Records that describe objects
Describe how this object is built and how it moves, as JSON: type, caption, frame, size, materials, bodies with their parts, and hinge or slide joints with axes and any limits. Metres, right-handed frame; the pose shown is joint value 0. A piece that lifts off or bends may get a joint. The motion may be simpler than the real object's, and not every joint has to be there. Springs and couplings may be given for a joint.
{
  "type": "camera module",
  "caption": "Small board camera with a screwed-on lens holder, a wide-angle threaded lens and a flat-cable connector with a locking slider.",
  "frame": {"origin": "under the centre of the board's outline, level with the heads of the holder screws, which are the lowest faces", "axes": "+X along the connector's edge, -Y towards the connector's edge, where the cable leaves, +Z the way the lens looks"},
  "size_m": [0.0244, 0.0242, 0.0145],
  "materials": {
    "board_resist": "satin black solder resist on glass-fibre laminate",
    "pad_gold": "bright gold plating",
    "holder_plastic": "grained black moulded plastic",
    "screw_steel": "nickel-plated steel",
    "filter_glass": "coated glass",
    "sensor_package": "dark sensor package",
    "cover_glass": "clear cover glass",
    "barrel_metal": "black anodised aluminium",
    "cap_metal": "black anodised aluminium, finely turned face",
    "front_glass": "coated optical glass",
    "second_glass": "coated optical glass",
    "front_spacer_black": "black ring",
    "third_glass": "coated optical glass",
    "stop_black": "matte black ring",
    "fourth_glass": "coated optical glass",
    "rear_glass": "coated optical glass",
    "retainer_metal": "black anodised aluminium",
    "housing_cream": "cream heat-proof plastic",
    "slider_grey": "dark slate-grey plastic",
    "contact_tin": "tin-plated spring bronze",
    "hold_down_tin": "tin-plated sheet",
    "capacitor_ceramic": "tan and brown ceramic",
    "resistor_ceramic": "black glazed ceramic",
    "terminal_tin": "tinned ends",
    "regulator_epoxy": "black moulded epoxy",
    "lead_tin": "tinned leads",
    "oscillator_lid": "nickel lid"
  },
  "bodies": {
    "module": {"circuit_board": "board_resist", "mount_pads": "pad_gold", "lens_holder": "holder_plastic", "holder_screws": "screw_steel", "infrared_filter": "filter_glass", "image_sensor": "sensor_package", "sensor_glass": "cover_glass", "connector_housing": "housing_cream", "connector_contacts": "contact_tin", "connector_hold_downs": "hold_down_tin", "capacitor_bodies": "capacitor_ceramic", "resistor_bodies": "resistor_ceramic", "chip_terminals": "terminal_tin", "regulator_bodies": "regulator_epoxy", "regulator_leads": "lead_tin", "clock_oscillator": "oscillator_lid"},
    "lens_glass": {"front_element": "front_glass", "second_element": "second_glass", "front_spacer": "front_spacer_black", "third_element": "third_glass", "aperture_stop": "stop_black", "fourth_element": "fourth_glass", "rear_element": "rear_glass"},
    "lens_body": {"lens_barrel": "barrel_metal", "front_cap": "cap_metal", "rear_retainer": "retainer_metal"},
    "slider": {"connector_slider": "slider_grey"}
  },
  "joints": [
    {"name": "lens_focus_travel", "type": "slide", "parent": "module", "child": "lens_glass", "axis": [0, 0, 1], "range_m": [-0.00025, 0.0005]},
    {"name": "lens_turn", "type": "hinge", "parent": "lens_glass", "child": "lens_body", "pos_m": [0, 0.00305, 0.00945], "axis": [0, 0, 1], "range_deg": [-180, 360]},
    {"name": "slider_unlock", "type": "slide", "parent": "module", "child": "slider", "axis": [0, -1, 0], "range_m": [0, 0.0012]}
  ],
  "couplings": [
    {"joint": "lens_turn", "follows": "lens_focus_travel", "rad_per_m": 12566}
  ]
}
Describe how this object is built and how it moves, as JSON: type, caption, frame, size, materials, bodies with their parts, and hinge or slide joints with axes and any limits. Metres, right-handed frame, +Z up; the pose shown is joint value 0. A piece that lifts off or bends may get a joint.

#### STATED EXERCISE:
Transcribe every entry exactly.

#### PROBLEM SOLUTION:
Describe how this object is built and how it moves, as JSON: type, caption, frame, size, materials, bodies with their parts, and hinge or slide joints with axes and any limits. Metres, right-handed frame; the pose shown is joint value 0. A piece that lifts off or bends may get a joint. The motion may be simpler than the real object's, and not every joint has to be there. Springs and couplings may be given for a joint.
{
  "type": "camera module",
  "caption": "Small board camera with a screwed-on lens holder, a wide-angle threaded lens and a flat-cable connector with a locking slider.",
  "frame": {"origin": "under the centre of the board's outline, level with the heads of the holder screws, which are the lowest faces", "axes": "+X along the connector's edge, -Y towards the connector's edge, where the cable leaves, +Z the way the lens looks"},
  "size_m": [0.0244, 0.0242, 0.0145],
  "materials": {
    "board_resist": "satin black solder resist on glass-fibre laminate",
    "pad_gold": "bright gold plating",
    "holder_plastic": "grained black moulded plastic",
    "screw_steel": "nickel-plated steel",
    "filter_glass": "coated glass",
    "sensor_package": "dark sensor package",
    "cover_glass": "clear cover glass",
    "barrel_metal": "black anodised aluminium",
    "cap_metal": "black anodised aluminium, finely turned face",
    "front_glass": "coated optical glass",
    "second_glass": "coated optical glass",
    "front_spacer_black": "black ring",
    "third_glass": "coated optical glass",
    "stop_black": "matte black ring",
    "fourth_glass": "coated optical glass",
    "rear_glass": "coated optical glass",
    "retainer_metal": "black anodised aluminium",
    "housing_cream": "cream heat-proof plastic",
    "slider_grey": "dark slate-grey plastic",
    "contact_tin": "tin-plated spring bronze",
    "hold_down_tin": "tin-plated sheet",
    "capacitor_ceramic": "tan and brown ceramic",
    "resistor_ceramic": "black glazed ceramic",
    "terminal_tin": "tinned ends",
    "regulator_epoxy": "black moulded epoxy",
    "lead_tin": "tinned leads",
    "oscillator_lid": "nickel lid"
  },
  "bodies": {
    "module": {"circuit_board": "board_resist", "mount_pads": "pad_gold", "lens_holder": "holder_plastic", "holder_screws": "screw_steel", "infrared_filter": "filter_glass", "image_sensor": "sensor_package", "sensor_glass": "cover_glass", "connector_housing": "housing_cream", "connector_contacts": "contact_tin", "connector_hold_downs": "hold_down_tin", "capacitor_bodies": "capacitor_ceramic", "resistor_bodies": "resistor_ceramic", "chip_terminals": "terminal_tin", "regulator_bodies": "regulator_epoxy", "regulator_leads": "lead_tin", "clock_oscillator": "oscillator_lid"},
    "lens_glass": {"front_element": "front_glass", "second_element": "second_glass", "front_spacer": "front_spacer_black", "third_element": "third_glass", "aperture_stop": "stop_black", "fourth_element": "fourth_glass", "rear_element": "rear_glass"},
    "lens_body": {"lens_barrel": "barrel_metal", "front_cap": "cap_metal", "rear_retainer": "retainer_metal"},
    "slider": {"connector_slider": "slider_grey"}
  },
  "joints": [
    {"name": "lens_focus_travel", "type": "slide", "parent": "module", "child": "lens_glass", "axis": [0, 0, 1], "range_m": [-0.00025, 0.0005]},
    {"name": "lens_turn", "type": "hinge", "parent": "lens_glass", "child": "lens_body", "pos_m": [0, 0.00305, 0.00945], "axis": [0, 0, 1], "range_deg": [-180, 360]},
    {"name": "slider_unlock", "type": "slide", "parent": "module", "child": "slider", "axis": [0, -1, 0], "range_m": [0, 0.0012]}
  ],
  "couplings": [
    {"joint": "lens_turn", "follows": "lens_focus_travel", "rad_per_m": 12566}
  ]
}
Describe how this object is built and how it moves, as JSON: type, caption, frame, size, materials, bodies with their parts, and hinge or slide joints with axes and any limits. Metres, right-handed frame, +Z up; the pose shown is joint value 0. A piece that lifts off or bends may get a joint.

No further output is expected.